But “Forest” isn’t just a big “Romper Room” for children of all ages. Its conceptualization and execution belong squarely within the tradition of fiber arts and installation. Moulton’s process is incredibly labor-intensive. Also, “Forest” invites all sorts of metaphorical interpretations. Among them might be the Garden of Eden, the purity of innocence in discovery, the conjuring of intangible states of being such as joy or love.

Part of its transformative power also lies in the implicit commentary it offers on virtual reality, especially in the time of a pandemic. Technology often erases handwork and contact with materials (we can “create” artworks and environments digitally by merely typing on a keyboard). Especially in our current socially distanced, quarantined world, we have been forced to trade human touch and face-to-face interaction for videoconferencing. It’s a measure of interaction, to be sure, but it is by no means complete; we can only see heads and shoulders, and it’s impossible to read body language.

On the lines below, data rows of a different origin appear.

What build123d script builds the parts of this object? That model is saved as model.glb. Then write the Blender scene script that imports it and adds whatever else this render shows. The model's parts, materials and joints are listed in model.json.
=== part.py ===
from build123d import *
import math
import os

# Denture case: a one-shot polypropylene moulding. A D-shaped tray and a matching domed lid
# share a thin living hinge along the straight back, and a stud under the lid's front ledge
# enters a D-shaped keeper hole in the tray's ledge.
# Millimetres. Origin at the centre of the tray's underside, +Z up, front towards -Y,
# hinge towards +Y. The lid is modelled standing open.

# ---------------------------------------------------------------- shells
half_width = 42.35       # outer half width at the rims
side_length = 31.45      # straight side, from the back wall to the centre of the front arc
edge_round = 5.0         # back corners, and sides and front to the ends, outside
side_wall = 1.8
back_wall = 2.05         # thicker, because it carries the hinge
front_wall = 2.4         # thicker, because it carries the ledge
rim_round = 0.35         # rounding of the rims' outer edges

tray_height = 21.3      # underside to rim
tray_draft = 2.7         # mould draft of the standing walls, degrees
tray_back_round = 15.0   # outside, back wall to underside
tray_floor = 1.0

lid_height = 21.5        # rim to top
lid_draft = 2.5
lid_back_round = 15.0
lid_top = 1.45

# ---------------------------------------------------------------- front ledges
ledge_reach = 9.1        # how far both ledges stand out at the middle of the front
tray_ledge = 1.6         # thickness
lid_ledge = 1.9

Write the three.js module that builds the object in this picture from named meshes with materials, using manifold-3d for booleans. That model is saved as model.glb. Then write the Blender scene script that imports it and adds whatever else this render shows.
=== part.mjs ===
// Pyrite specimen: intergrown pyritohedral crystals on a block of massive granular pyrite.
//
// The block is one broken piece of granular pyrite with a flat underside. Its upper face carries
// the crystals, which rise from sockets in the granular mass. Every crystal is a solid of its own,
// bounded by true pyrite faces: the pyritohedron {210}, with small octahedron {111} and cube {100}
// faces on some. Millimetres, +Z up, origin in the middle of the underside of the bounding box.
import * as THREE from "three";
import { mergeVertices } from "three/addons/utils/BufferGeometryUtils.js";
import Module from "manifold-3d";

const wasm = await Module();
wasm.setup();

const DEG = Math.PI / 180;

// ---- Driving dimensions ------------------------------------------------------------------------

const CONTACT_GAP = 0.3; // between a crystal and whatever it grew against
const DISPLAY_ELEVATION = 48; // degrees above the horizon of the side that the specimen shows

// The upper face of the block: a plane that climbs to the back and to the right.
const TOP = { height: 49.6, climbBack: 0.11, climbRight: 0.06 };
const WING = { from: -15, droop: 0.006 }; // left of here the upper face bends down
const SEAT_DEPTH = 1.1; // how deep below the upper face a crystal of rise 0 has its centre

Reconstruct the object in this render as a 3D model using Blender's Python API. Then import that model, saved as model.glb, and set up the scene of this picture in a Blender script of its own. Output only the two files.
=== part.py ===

Like Neto, Moulton deploys scent, filling the room with the resiny odor of fir trees. Unlike the Brazilian artist, however, she adds sound (the chirping birds), and her medium is far more versatile than that of Neto, whose environments are usually constructed exclusively from a white stretchy fabric that he fills with different materials to elicit various tactile sensations. Moulton also launches into occasional “surprise performances” in front of various sections of the installation.

Respecting pandemic-era limitations, only five people are allowed into the gallery at any time, and social distancing must be observed. Masks, as well as gloves for those concerned about touching installation elements, are available at the door.